No, that wouldn't be a legal optimization. As you say, it could return false for cases other than tmp being NaN, if there was a writer. Therefore it wouldn't be valid per the as-if rule, because the C++ abstract machine does always return !isnan(tmp).

(If you'd picked a type like int where self == self was always true, it would be easier to talk about!)

The transformation you ask about is only legal for non-atomic variables, precisely because the value can be assumed not to be changing. If it is, that would be data-race undefined behaviour, and compilers are allowed to assume no UB. Thus they can invent another non-atomic non-volatile load if that's more convenient for register allocation.

But an atomic variable does have to be assumed to change value between any two reads (in this way similar to volatile in terms of what compilers have to assume about it), because that is well-defined behaviour that compilers have to respect.

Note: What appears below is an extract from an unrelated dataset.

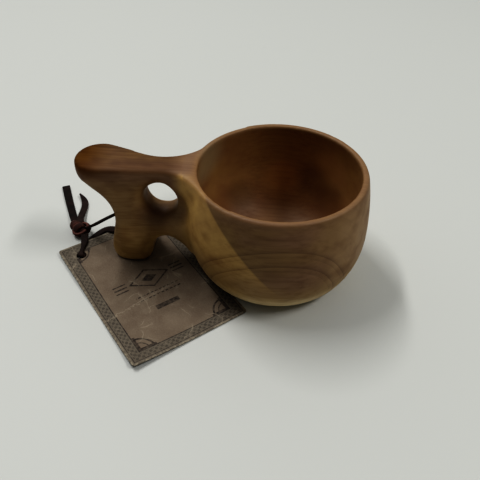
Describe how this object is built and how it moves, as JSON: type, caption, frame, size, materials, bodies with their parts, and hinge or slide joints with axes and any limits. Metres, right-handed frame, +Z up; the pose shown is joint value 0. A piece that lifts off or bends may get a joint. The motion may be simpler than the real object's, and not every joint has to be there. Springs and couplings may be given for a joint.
{
  "type": "wooden drinking cup",
  "caption": "Carved wooden kuksa cup with a rounded bowl, a two-finger handle with a thumb rest, and a knotted leather lace that holds a card tag.",
  "frame": {"origin": "centre of the foot, on the surface that the cup stands on", "axes": "+Z up out of the bowl's mouth, +X from the handle towards the bowl, so the handle points along -X, and +Y the far side when the handle is on the left"},
  "size_m": [0.1849, 0.1331, 0.061],
  "materials": {
    "oiled_hardwood": "oiled, satin",
    "leather": "dark oiled thong, matt",
    "kraft_card": "worn kraft card, matt"
  },
  "bodies": {
    "cup": {"kuksa": "oiled_hardwood", "lace_upper": "leather", "lace_lower": "leather", "lace_tail_straight": "leather", "lace_tail_curled": "leather", "knot": "leather"},
    "tag": {"tag": "kraft_card"}
  },
  "joints": [
    {"name": "tag_swing", "type": "hinge", "parent": "cup", "child": "tag", "pos_m": [-0.1061, -0.0112, 0], "axis": [0, 0, 1], "range_deg": [-90, 0]}
  ]
}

So the compiler will never invent reads of atomic<> objects. (That linked article is about Linux kernel code, where they use volatile for hand-rolled atomics on compilers that are known to work the way they want, for the same reasons we use std::atomic<> in modern C++.)

memory_order_relaxed means that the ordering wrt. surrounding memory accesses is relaxed, not the atomicity guarantees. In this respect, relaxed isn't different from acquire or seq_cst. I guess you had some misconception that relaxed might be relevant here, but it isn't.


You're right that assigning the load result to volatile float tmp would make it less likely for a compiler to want to invent loads, but if that was a real problem (it isn't), a better way would be to use volatile atomic<float> value;. Again, this is not necessary. Especially now, since compilers currently don't optimize atomics at all (Why don't compilers merge redundant std::atomic writes?) but even in future with compilers that only give you the bare minimum ISO C++ standard and do optimize atomics by e.g. coalescing redundant back-to-back reads into one, they won't be allowed to do the other thing and invent extra writes, or invent extra reads and assume the value is the same.